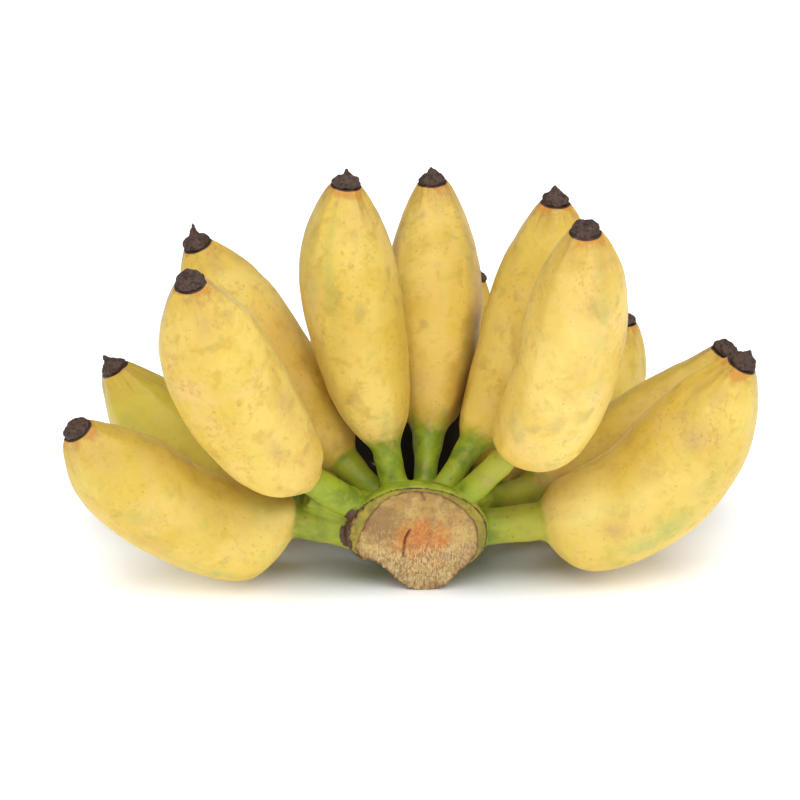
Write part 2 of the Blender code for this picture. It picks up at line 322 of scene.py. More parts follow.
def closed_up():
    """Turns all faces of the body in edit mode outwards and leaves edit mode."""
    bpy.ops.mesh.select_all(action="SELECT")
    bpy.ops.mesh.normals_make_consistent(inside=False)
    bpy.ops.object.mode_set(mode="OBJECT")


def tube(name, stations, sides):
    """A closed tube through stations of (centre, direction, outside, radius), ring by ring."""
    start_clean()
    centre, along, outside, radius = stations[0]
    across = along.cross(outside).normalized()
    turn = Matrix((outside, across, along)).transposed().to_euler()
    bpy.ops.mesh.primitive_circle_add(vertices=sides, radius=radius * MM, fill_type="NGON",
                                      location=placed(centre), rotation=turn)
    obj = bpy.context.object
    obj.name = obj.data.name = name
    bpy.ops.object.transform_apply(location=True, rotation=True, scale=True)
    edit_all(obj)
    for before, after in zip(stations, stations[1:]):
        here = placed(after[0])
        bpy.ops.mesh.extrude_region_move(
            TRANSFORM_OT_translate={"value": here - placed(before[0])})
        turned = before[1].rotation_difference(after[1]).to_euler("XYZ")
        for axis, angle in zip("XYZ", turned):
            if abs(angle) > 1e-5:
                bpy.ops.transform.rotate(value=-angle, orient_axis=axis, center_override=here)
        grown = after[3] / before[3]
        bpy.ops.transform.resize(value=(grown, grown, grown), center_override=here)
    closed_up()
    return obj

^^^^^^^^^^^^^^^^

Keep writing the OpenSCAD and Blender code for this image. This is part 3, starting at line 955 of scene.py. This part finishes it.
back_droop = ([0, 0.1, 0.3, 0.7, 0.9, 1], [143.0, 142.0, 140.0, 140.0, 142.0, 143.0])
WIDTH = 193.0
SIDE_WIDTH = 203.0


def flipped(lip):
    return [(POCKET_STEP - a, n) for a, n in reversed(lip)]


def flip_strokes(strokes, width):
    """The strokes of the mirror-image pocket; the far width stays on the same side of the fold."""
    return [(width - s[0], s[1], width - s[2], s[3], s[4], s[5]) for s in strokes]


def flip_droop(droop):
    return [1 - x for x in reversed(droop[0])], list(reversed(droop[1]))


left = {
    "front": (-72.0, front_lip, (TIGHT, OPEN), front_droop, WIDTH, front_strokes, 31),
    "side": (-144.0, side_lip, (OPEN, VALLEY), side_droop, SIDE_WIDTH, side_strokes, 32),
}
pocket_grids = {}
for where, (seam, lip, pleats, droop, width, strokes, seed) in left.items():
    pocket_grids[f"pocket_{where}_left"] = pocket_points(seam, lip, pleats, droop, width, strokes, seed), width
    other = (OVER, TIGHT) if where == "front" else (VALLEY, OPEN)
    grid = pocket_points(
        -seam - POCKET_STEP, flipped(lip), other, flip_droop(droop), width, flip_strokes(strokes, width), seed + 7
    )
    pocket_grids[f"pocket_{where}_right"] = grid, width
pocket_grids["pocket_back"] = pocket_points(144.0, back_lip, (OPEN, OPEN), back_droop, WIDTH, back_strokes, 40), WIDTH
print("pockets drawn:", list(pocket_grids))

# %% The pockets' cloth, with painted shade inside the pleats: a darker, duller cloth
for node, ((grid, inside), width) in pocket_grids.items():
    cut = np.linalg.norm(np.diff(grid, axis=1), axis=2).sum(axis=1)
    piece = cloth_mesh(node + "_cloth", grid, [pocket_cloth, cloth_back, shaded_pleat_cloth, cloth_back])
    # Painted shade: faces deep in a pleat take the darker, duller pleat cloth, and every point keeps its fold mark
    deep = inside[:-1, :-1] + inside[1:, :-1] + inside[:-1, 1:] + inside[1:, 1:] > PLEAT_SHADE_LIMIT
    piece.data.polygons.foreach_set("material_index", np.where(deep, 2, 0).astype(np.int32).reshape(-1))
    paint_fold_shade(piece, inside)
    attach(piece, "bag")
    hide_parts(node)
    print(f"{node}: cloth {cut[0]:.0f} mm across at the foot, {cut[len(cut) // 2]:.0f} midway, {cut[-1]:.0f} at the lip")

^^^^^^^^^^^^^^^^

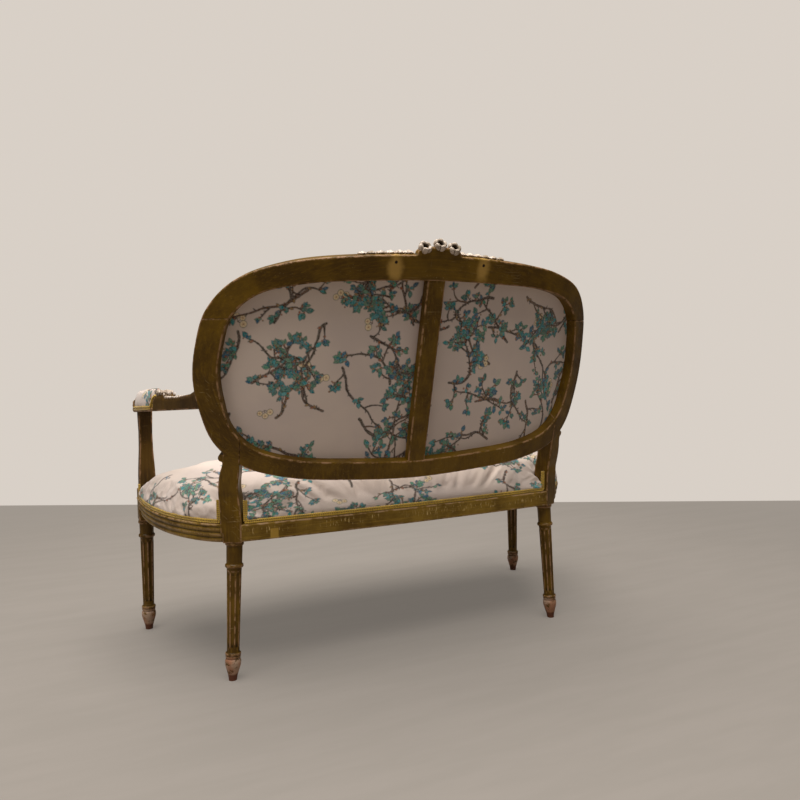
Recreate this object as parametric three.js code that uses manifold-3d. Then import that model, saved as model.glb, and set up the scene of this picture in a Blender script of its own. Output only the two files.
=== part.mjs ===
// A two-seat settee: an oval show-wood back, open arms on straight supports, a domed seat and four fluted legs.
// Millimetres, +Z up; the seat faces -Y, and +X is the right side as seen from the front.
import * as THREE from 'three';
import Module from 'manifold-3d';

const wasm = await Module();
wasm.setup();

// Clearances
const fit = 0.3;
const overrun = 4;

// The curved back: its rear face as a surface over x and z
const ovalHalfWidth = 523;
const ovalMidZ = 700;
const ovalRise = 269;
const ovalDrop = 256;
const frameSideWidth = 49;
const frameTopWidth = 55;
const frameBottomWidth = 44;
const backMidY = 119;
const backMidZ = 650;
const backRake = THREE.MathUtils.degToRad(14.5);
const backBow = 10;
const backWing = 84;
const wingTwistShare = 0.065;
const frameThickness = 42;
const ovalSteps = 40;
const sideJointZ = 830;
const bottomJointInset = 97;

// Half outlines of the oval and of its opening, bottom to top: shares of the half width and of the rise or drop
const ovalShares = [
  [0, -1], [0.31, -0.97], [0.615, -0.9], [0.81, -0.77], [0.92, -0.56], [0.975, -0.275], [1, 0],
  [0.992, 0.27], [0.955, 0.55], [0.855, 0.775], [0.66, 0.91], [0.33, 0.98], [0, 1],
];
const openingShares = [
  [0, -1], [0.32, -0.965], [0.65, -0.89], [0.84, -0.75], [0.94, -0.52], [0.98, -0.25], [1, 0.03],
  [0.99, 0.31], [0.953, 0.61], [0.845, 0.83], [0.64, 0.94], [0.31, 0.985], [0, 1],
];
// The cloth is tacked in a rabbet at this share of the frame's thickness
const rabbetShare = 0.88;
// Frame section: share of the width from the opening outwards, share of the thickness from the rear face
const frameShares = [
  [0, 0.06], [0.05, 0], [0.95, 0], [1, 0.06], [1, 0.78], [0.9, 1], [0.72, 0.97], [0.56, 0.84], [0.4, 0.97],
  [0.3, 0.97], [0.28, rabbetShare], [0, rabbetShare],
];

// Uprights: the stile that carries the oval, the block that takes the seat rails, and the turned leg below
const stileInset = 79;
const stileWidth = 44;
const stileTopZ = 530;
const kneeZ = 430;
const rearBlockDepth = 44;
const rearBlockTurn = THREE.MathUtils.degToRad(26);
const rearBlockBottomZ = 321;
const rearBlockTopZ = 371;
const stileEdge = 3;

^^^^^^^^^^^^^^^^

## Description of the task
Retype the portion of the data above that starts on the line with "Recreate this object" and finishes on the line with "const overrun = 4;", including both of those lines.

## Full answer
Recreate this object as parametric three.js code that uses manifold-3d. Then import that model, saved as model.glb, and set up the scene of this picture in a Blender script of its own. Output only the two files.
=== part.mjs ===
// A two-seat settee: an oval show-wood back, open arms on straight supports, a domed seat and four fluted legs.
// Millimetres, +Z up; the seat faces -Y, and +X is the right side as seen from the front.
import * as THREE from 'three';
import Module from 'manifold-3d';

const wasm = await Module();
wasm.setup();

// Clearances
const fit = 0.3;
const overrun = 4;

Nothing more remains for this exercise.